Trendwatch: Mobile Banking As Important As Brushing Your Teeth

One in two Americans now turn to digital devices as their primary method of banking, according to a study from Bank of America. The report explores broad mobile trends, banking behaviors among U.S. consumers.

People now think mobile devices are as important as using deodorant and brushing your teeth. If you took someone’s phone away, most people say they would be willing to give up sex, booze and chocolate to get it back. The inaugural Bank of America Trends in Consumer Mobility Report is a fascinating study examining a wide range mobile trends, with a specific emphasis on banking behaviors.

Mobile Phones Now as Indispensible as Deodorant and a Toothbrush

Mobile connectivity is now so critical, the smartphone falls below only the internet and personal hygiene when ranked by importance to people’s daily lives. The report  found that the Millennials ages 18-24 are most likely to view their mobile phones as very important (96%) — more so than deodorant (90%) and even their toothbrush (93%).


The survey found that almost one in two (47%) U.S. consumers admit they wouldn’t last a day without their smartphone. When asked what they would give up to regain access to their mobile phone, nearly four in five (79%) of respondents would be willing to give up alcohol or chocolate.

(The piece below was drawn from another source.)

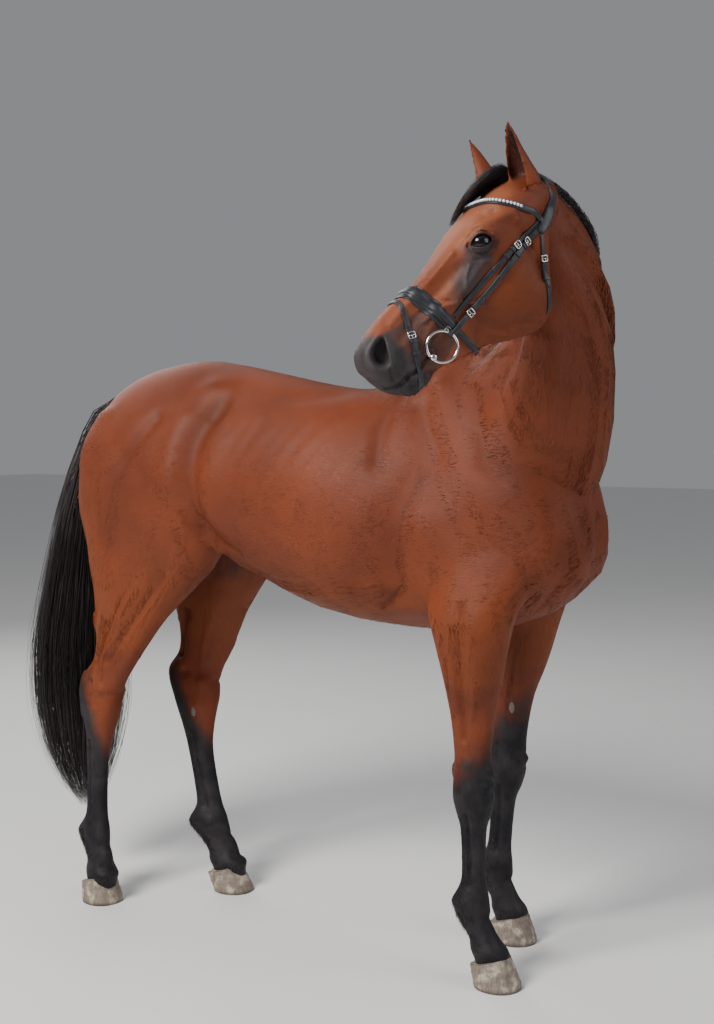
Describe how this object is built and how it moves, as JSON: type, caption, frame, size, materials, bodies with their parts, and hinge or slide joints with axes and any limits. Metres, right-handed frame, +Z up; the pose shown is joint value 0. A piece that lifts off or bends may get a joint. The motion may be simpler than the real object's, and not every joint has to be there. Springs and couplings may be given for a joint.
{
  "type": "standing horse",
  "caption": "Life-size still bay horse standing on four hooves, its head turned back over its right side, wearing a snaffle bridle without reins.",
  "frame": {"origin": "on the floor under the middle of the horse's bounding box", "axes": "+X the way the trunk faces, +Y the horse's left, +Z up"},
  "size_m": [2.0418, 1.0246, 2.1407],
  "materials": {
    "coat": "short glossy bay fur",
    "black_coat": "short black fur",
    "hoof_horn": "worn horn",
    "hair": "long coarse black hair",
    "eye": "wet",
    "bridle_leather": "oiled black leather",
    "steel": "polished",
    "stones": "cut clear stones"
  },
  "bodies": {
    "root": {"head": "coat", "neck": "coat", "forequarters": "coat", "barrel": "coat", "hindquarters": "coat", "fore_right_forearm": "coat", "fore_right_knee_and_cannon": "black_coat", "fore_right_pastern": "black_coat", "fore_left_forearm": "coat", "fore_left_knee_and_cannon": "black_coat", "fore_left_pastern": "black_coat", "hind_right_gaskin": "coat", "hind_right_hock_and_cannon": "black_coat", "hind_right_pastern": "black_coat", "hind_left_gaskin": "coat", "hind_left_hock_and_cannon": "black_coat", "hind_left_pastern": "black_coat", "fore_right_hoof": "hoof_horn", "fore_left_hoof": "hoof_horn", "hind_right_hoof": "hoof_horn", "hind_left_hoof": "hoof_horn", "eye_left": "eye", "ear_left": "coat", "eye_right": "eye", "ear_right": "coat", "tail_dock": "coat", "tail_hair": "hair", "mane": "hair", "noseband": "bridle_leather", "flash_strap": "bridle_leather", "flash_buckle": "steel", "browband": "bridle_leather", "browband_stones": "stones", "headpiece": "bridle_leather", "noseband_cheek_left": "bridle_leather", "noseband_buckle_left": "steel", "bit_cheek_left": "bridle_leather", "cheek_buckle_left": "steel", "bit_buckle_left": "steel", "bit_ring_left": "steel", "throatlatch_left": "bridle_leather", "noseband_cheek_right": "bridle_leather", "noseband_buckle_right": "steel", "bit_cheek_right": "bridle_leather", "cheek_buckle_right": "steel", "bit_buckle_right": "steel", "bit_ring_right": "steel", "throatlatch_right": "bridle_leather", "forelock": "hair", "forelock_tip": "bridle_leather"}
  },
  "joints": []
}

If a phone was lost or stolen, consumers say they are just as concerned about losing their database of personal contacts (79%) as they are about identity/security information (79%).

When asked about other people’s mobile habits, checking a phone while driving ranked as the most annoying offense (38%). Sharing too much personal information, either by talking too loudly in public (15%) or posting too many details on social media (15%) tied for second-most annoying mobile phone habits. Only 7% of respondents find checking a mobile phone during meal times to be most annoying.

Trends in Mobile Banking

The report revealed that almost two-thirds (62%) of consumers have at least tried mobile banking. When accessing a mobile banking app, the most common activities included monitoring account balances and statements, transferring funds and paying bills, as well as depositing checks via mobile check deposit.

Of those who use their phones for banking, almost one-third (31%) say they log on at least once a day, and four out of five (82%) access their accounts at least once a week or more.

Nearly six in 10 (58%) of those surveyed have used mobile check deposit, and nearly four in 10 (38%) use it frequently.

While mobile and online banking services are becoming more widely used, and in many cases are consumers’ primary method of banking, visits to bank branches also remain high. 84% of respondents have visited a bank branch within the past six months. This is true among all the age groups polled, with nearly the same percentage of Millennials ages 18-34 (83%) saying they have visited a bank branch in the past six months as those ages 35 and older (85%).

However, just 23% of respondents say they complete the majority of their banking transactions at a branch. Nearly half (47%) turn to mobile or online as their preferred method.


The trend is inescapable: mobile phones are the future of banking. Consumers seem ready to embrace advances in mobile tech that will improve the experience and make it more secure.

Increasingly, consumers are using their mobile banking apps to perform more sophisticated transactions, such as mobile check deposit. According to the report, nearly six in 10 (58%) of those surveyed have used mobile check deposit, and nearly four in 10 (38%) use it frequently.

Consumers who say they do not use mobile check deposit cite lack of awareness as the chief reason: more than one-third (35%) are either not as familiar as they would like to be or unsure how to use the feature. More than one in five surveyed (21%) prefer physically handing checks to a teller, and 27% report they just do not have any checks to deposit.

“Mobile check deposit has been one of the fastest growing digital services we offer,” says Marc Warshawsky, SVP/mobile solutions executive at BofA. “Bank of America customers are depositing an average of 170,000 checks via mobile devices every day.”

In the next two years, 60% of consumers would be comfortable with a fingerprint scan/swipe security feature to gain access to their mobile banking app. Nearly one-third expressed comfort with retina scans (32%) and voice recognition (33%).

BofA says it now has more than 15 million active mobile banking users. These mobile consumers access their accounts on a phone or tablet over 165 million times per month.

“This number continues to grow and recently the number of monthly mobile banking logins surpassed online banking logins for the first time,” says Marc Warshawsky, SVP/mobile solutions executive at BofA.